Julián Cabrera
Todo un día perdido
«Que reflexionen ellos», me apuntaba horas antes de las elecciones generales de 2008 un grupo de matrimonios de mediana edad, preguntados en una terraza del parque del Retiro sobre la utilidad de las jornadas de reflexión a propósito de un reportaje que elabore sobre este asunto.
La respuesta, señalando obviamente a la clase política, estaba llena de carga, tal vez porque son quienes se someten al veredicto de los ciudadanos quienes tienen que reflexionar sobre su gestión en el Gobierno o su actitud en la oposición.
Decididamente soy contrario a «castigar sentados en el rincón de pensar» durante un día a unos ciudadanos que, paradójicamente, en la misma jornada previa a la cita con las urnas siguen viendo por la calle, en las marquesinas y colgados de las farolas los carteles pidiendo el voto para el candidato de turno.
Las jornadas de reflexión, inexistentes en países de sólida y muy asentada tradición democrática, pudieron tener su razón de ser hace décadas en España, tal vez por aquello de mantener el orden en una democracia recién estrenada. Pero hoy, con la irrupción de unas redes sociales que no reparan en ese concepto de obligada reflexión, es como querer ponerle puertas al campo.
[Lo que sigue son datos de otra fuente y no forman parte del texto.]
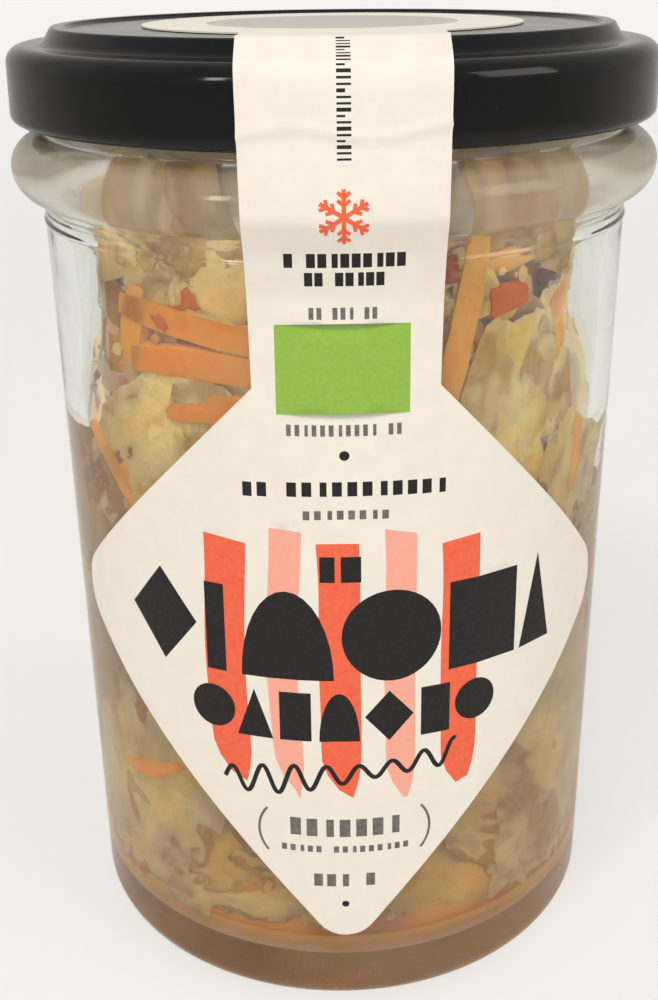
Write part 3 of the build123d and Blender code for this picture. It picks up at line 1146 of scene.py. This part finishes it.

Twitter recoge doscientos millones de mensajes al día en el mundo y Facebook tiene, sólo es España, quince millones de abonados que hacen echar chispas, sea sábado de reflexión u otro día cualquiera.
El disputado voto del ciudadano español también podría ganarse en el último minuto y de penalti y además nos ahorraríamos esos pasteleros reportajes de los que se libran otras democracias, como son nuestros políticos paseando al perro por el parque, montando en bicicleta o presidiendo cálidas reuniones familiares en la jornada de reflexión.